Apache JMeter is one of the most well known open source tool that can be used to perform load testing or functional testing. The book Performance Testing with JMeter 2.9 written by Bayo Erinle provides you with the knowledge to start using JMeter and the basic concepts for successful performance testing.
This practical book focuses on how to use Apache JMeter to meet your testing needs. It starts with a quick introduction on performance testing and then presents more in detail topics like recording test scripts or monitoring system resources. It also explores related activities like using the cloud for testing or extending Apache JMeter with plugins. You will also get the basic knowledge on how to use tools such as Vagrant, Puppet and Apache Tomcat.
This book is well written and provides a solution-oriented perspective on performance testing with JMeter with a use case that is explained throughout the book. I will recommend it to every software tester or software developer that needs to perform some performance or load testing activities. If you don’t want to install JMeter on your machine, you can also explore the free pricing options available from hosted load testing tools vendors that are based on JMeter in our article Free Web Load Testing Services.
Reference: Performance Testing with JMeter 2.9, Bayo Erinle, Packt Publishing, ISBN 978-1-78216-584-2
At a very high level, performance testing is always almost conducted to address one or more risks related to expense, opportunity costs, continuity, and/or corporate reputation. Conducting such tests help give insights to software application release readiness, adequacy of network and system resources, infrastructure stability, and application scalability, just to name a few. Gathering estimated performance characteristics of application and system resources prior to the launch helps to address issues early and provides valuable feedback to stakeholders, helping them make key and strategic decisions.
Performance testing is usually a collaborative effort between all parties involved. Parties include business stakeholders, enterprise architects, developers, testers, DBAs, system admins, and network admins. Such collaboration is necessary to effectively gather accurate and valuable results when conducting testing. Monitoring network utilization, database I/O and waits, top queries, and invocation counts, for example, helps the team find bottlenecks and areas that need further attention in ongoing tuning efforts.

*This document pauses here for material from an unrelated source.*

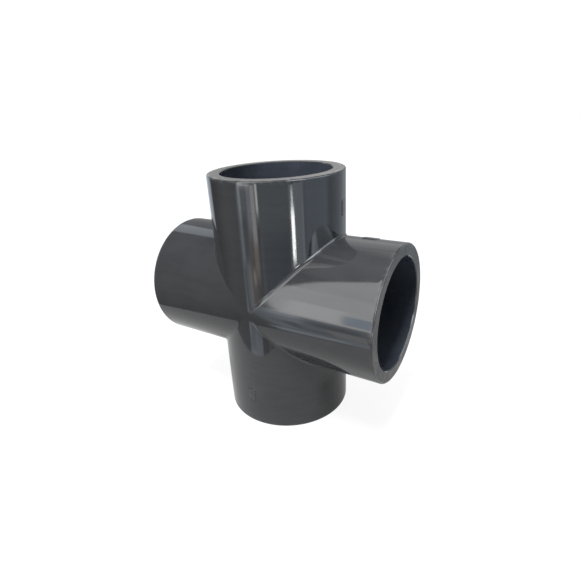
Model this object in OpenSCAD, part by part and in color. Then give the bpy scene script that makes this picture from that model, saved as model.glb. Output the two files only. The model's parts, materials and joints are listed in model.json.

Monitoring servers during test executions helps identify potential bottlenecks in the application or system resources. It can draw focus to long-running queries, insufficient thread and data source pools, insufficient heap size, high I/O activity, server capacity inadequacies, slow-performing application components, CPU usage, and so on. All these are important to troubleshooting performance issues and attaining the targeted goals.
There will come a time when running your test plans on a single machine won’t cut it any longer performance-wise, since resources on the single box are limited. For example, this could be the case when you want to spin-off a thousand users for a test plan. Depending on the power and resources of the machine you are testing on, and the nature of your test plans, a single machine can probably spin-off with 300-600 threads before starting to error out or causing inaccurate test results. There are several reasons why this may happen. One is because there is a limit to the amount of threads you can spin-off on a single machine. Most operating systems guard against complete system failure by placing such limits on hosted applications. Also, your use case may require you to simulate requests from various IP addresses. Distributed testing allows you to replicate tests across many low-end machines, enabling you to start more threads and thereby simulating more load on the server.